Just like the other Hausa-Fulani communities, Keffi have similar traditional administrative setup. The Emirate has the Emir has its head supported by serving chiefs.
Progressively, education and civilization has changed the general lifestyle within the Emirate. There are sizeable numbers of public and private schools within the city. In fact, it houses the Nasarawa State University as commissioned by Sen. AbdulahiAdamu during his reign as Governor.
Islam, as always, have always been the dominant religion within Emirates and Keffi isn’t left out. Other religions are also practiced in their minorities Hausa is the official language of the emirate. It has some indigenous festivals and events:
Another well known cultural and historic event in Keffi is the Sharo (Fulani). The Sharo is a Fulani festival in Keffi Local Government Area every season and after Ramadan (Sallah). It is an incredibly exciting social event usually performed mostly by young bachelors to test their strength (powers) and also to impress and win maidens for courtship and marriage. I remember wanting to audience one of this event before a very good friend of mine (Olaniyi Ibrahim) stopped me.

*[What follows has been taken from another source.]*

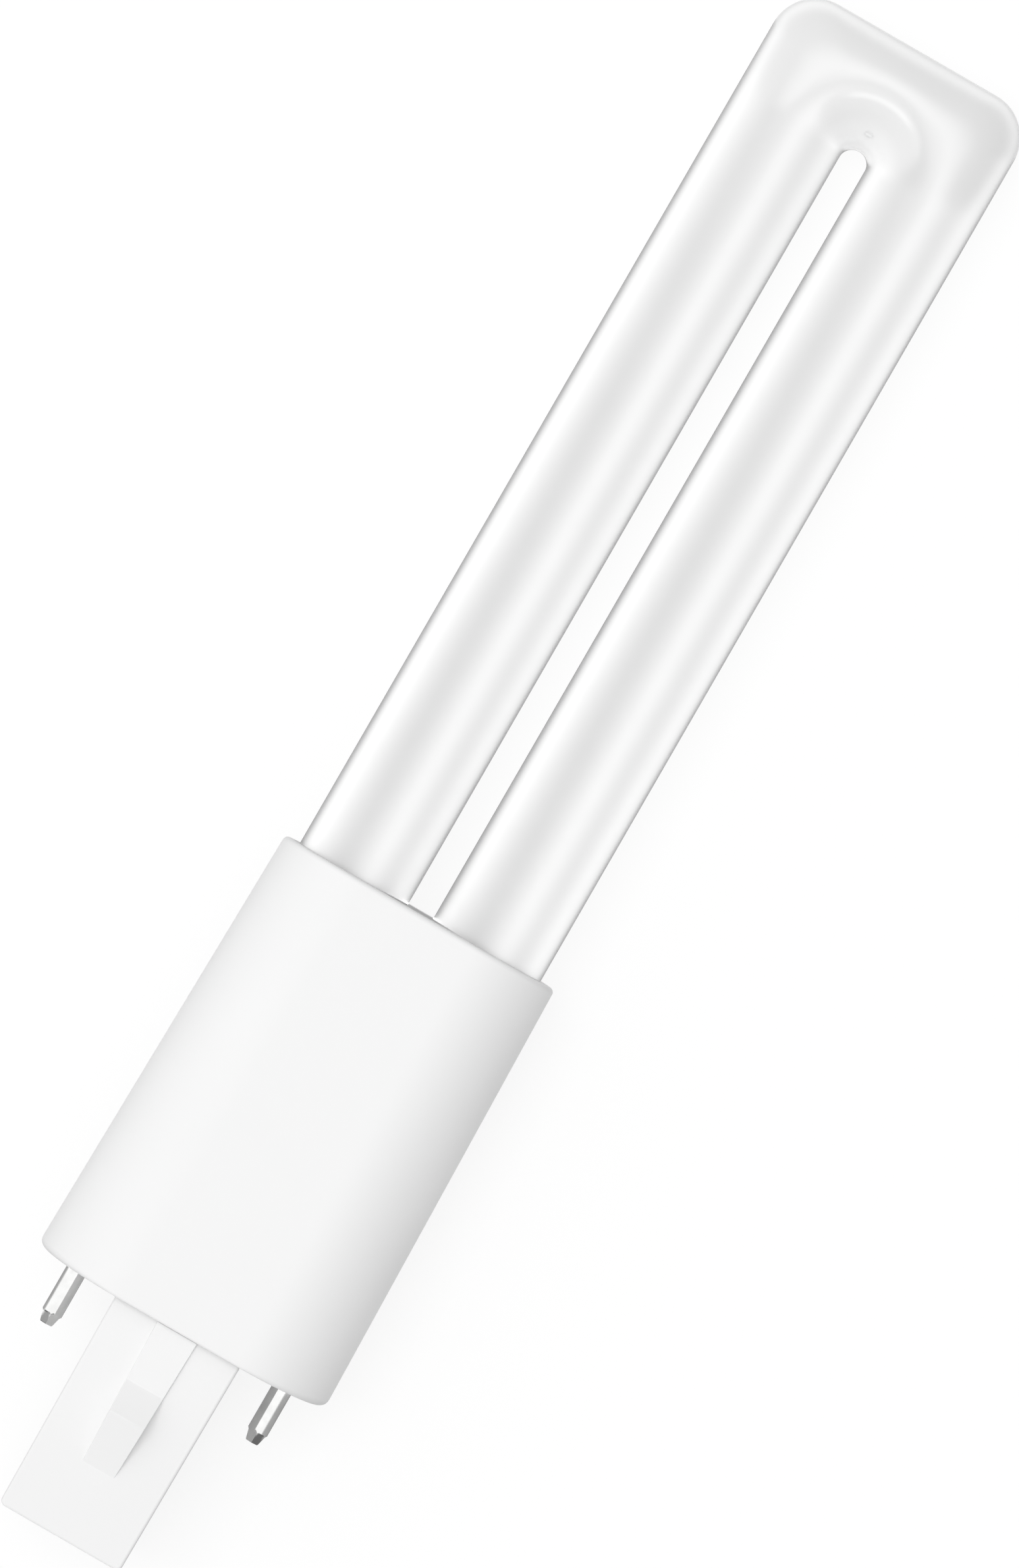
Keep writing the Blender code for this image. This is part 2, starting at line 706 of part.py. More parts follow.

Lol. It is also an important tourism potential in the Local Government Area.
According to tourist guides and based on personal experience, Keffi is indeed a town to pitch one’s tent due to its peaceful, solitude and inexpensive lifestyle. Hotel accommodation cannot be a problem to tourists in Keffi because there are a number of standard hotels and guest houses well established there which offer standard services.